• [EXERCISE BRIEF]:
Print all the records exactly, please.
● ● ● ● ●
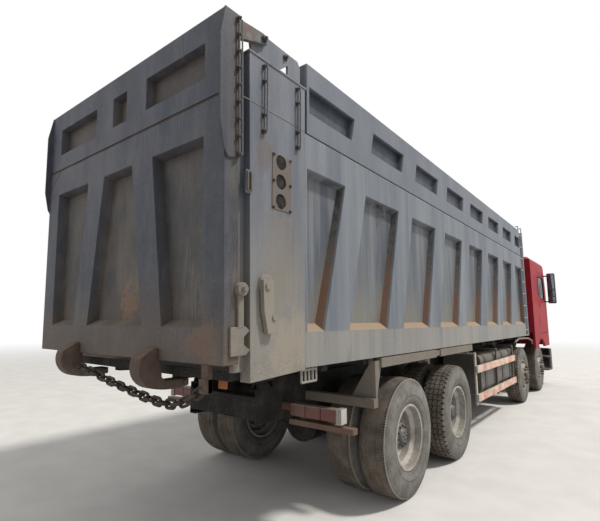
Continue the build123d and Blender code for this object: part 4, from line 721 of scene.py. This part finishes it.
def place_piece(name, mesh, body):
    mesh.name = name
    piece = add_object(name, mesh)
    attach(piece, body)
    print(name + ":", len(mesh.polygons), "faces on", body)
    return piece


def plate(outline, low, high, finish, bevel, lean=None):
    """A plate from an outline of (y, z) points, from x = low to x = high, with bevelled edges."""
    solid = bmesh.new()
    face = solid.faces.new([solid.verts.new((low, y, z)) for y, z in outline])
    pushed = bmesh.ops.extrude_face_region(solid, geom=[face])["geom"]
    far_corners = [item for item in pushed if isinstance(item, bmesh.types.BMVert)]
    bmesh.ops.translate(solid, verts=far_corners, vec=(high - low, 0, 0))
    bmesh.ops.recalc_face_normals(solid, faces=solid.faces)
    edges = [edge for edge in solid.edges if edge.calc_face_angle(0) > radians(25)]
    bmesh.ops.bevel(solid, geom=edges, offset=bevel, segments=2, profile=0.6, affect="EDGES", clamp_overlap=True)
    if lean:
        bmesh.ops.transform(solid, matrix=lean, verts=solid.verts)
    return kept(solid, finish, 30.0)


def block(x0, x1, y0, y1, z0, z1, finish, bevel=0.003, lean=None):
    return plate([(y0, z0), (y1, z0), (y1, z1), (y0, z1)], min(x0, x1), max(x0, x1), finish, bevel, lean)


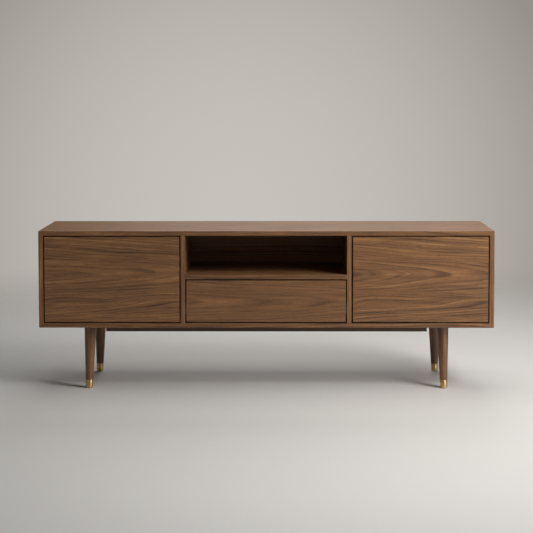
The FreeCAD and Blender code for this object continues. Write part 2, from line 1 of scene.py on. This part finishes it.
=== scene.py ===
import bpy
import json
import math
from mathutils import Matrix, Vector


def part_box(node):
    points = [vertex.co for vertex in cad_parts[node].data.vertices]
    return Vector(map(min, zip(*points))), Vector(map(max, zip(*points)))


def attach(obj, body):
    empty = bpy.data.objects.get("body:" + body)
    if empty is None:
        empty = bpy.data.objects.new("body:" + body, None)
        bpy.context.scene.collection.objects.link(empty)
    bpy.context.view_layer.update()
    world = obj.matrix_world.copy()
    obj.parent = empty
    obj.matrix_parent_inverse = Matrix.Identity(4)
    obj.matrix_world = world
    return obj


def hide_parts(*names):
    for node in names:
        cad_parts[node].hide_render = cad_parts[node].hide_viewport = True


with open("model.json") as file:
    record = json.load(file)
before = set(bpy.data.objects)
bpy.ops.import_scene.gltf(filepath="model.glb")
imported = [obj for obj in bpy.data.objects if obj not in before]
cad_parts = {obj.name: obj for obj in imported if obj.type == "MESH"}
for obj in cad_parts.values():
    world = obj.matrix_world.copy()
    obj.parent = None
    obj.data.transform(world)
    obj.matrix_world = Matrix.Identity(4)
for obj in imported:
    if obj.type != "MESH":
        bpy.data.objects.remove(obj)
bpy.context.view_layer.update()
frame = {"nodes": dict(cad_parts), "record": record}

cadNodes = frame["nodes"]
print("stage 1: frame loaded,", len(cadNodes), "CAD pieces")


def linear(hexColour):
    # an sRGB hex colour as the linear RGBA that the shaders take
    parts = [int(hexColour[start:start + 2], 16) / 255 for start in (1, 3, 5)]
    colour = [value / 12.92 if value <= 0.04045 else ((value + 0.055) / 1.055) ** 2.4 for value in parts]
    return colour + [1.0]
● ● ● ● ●
• [THE OUTPUT]:
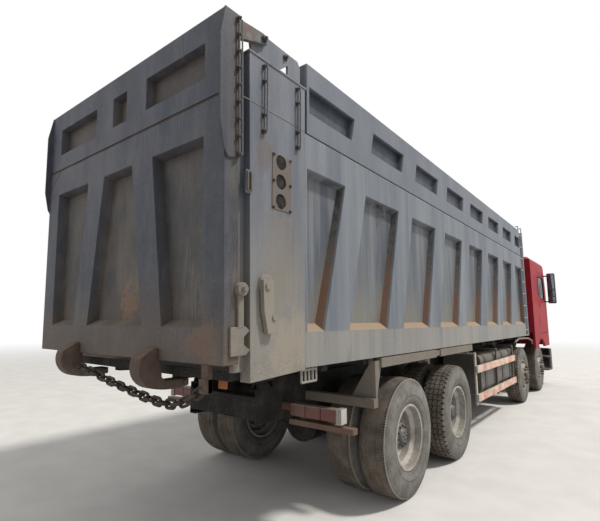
Continue the build123d and Blender code for this object: part 4, from line 721 of scene.py. This part finishes it.
def place_piece(name, mesh, body):
    mesh.name = name
    piece = add_object(name, mesh)
    attach(piece, body)
    print(name + ":", len(mesh.polygons), "faces on", body)
    return piece


def plate(outline, low, high, finish, bevel, lean=None):
    """A plate from an outline of (y, z) points, from x = low to x = high, with bevelled edges."""
    solid = bmesh.new()
    face = solid.faces.new([solid.verts.new((low, y, z)) for y, z in outline])
    pushed = bmesh.ops.extrude_face_region(solid, geom=[face])["geom"]
    far_corners = [item for item in pushed if isinstance(item, bmesh.types.BMVert)]
    bmesh.ops.translate(solid, verts=far_corners, vec=(high - low, 0, 0))
    bmesh.ops.recalc_face_normals(solid, faces=solid.faces)
    edges = [edge for edge in solid.edges if edge.calc_face_angle(0) > radians(25)]
    bmesh.ops.bevel(solid, geom=edges, offset=bevel, segments=2, profile=0.6, affect="EDGES", clamp_overlap=True)
    if lean:
        bmesh.ops.transform(solid, matrix=lean, verts=solid.verts)
    return kept(solid, finish, 30.0)


def block(x0, x1, y0, y1, z0, z1, finish, bevel=0.003, lean=None):
    return plate([(y0, z0), (y1, z0), (y1, z1), (y0, z1)], min(x0, x1), max(x0, x1), finish, bevel, lean)


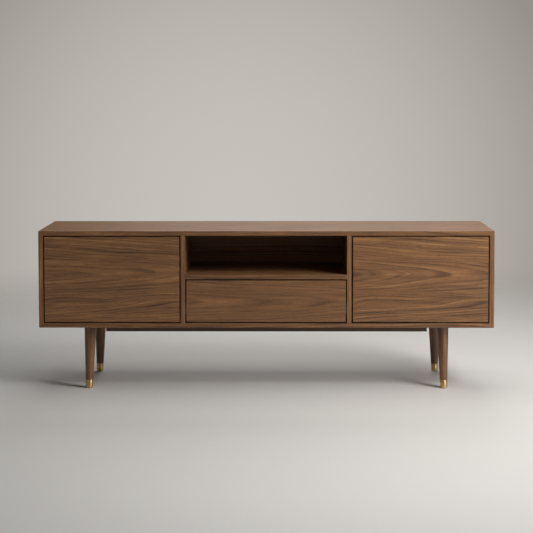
The FreeCAD and Blender code for this object continues. Write part 2, from line 1 of scene.py on. This part finishes it.
=== scene.py ===
import bpy
import json
import math
from mathutils import Matrix, Vector


def part_box(node):
    points = [vertex.co for vertex in cad_parts[node].data.vertices]
    return Vector(map(min, zip(*points))), Vector(map(max, zip(*points)))


def attach(obj, body):
    empty = bpy.data.objects.get("body:" + body)
    if empty is None:
        empty = bpy.data.objects.new("body:" + body, None)
        bpy.context.scene.collection.objects.link(empty)
    bpy.context.view_layer.update()
    world = obj.matrix_world.copy()
    obj.parent = empty
    obj.matrix_parent_inverse = Matrix.Identity(4)
    obj.matrix_world = world
    return obj


def hide_parts(*names):
    for node in names:
        cad_parts[node].hide_render = cad_parts[node].hide_viewport = True


with open("model.json") as file:
    record = json.load(file)
before = set(bpy.data.objects)
bpy.ops.import_scene.gltf(filepath="model.glb")
imported = [obj for obj in bpy.data.objects if obj not in before]
cad_parts = {obj.name: obj for obj in imported if obj.type == "MESH"}
for obj in cad_parts.values():
    world = obj.matrix_world.copy()
    obj.parent = None
    obj.data.transform(world)
    obj.matrix_world = Matrix.Identity(4)
for obj in imported:
    if obj.type != "MESH":
        bpy.data.objects.remove(obj)
bpy.context.view_layer.update()
frame = {"nodes": dict(cad_parts), "record": record}

cadNodes = frame["nodes"]
print("stage 1: frame loaded,", len(cadNodes), "CAD pieces")


def linear(hexColour):
    # an sRGB hex colour as the linear RGBA that the shaders take
    parts = [int(hexColour[start:start + 2], 16) / 255 for start in (1, 3, 5)]
    colour = [value / 12.92 if value <= 0.04045 else ((value + 0.055) / 1.055) ** 2.4 for value in parts]
    return colour + [1.0]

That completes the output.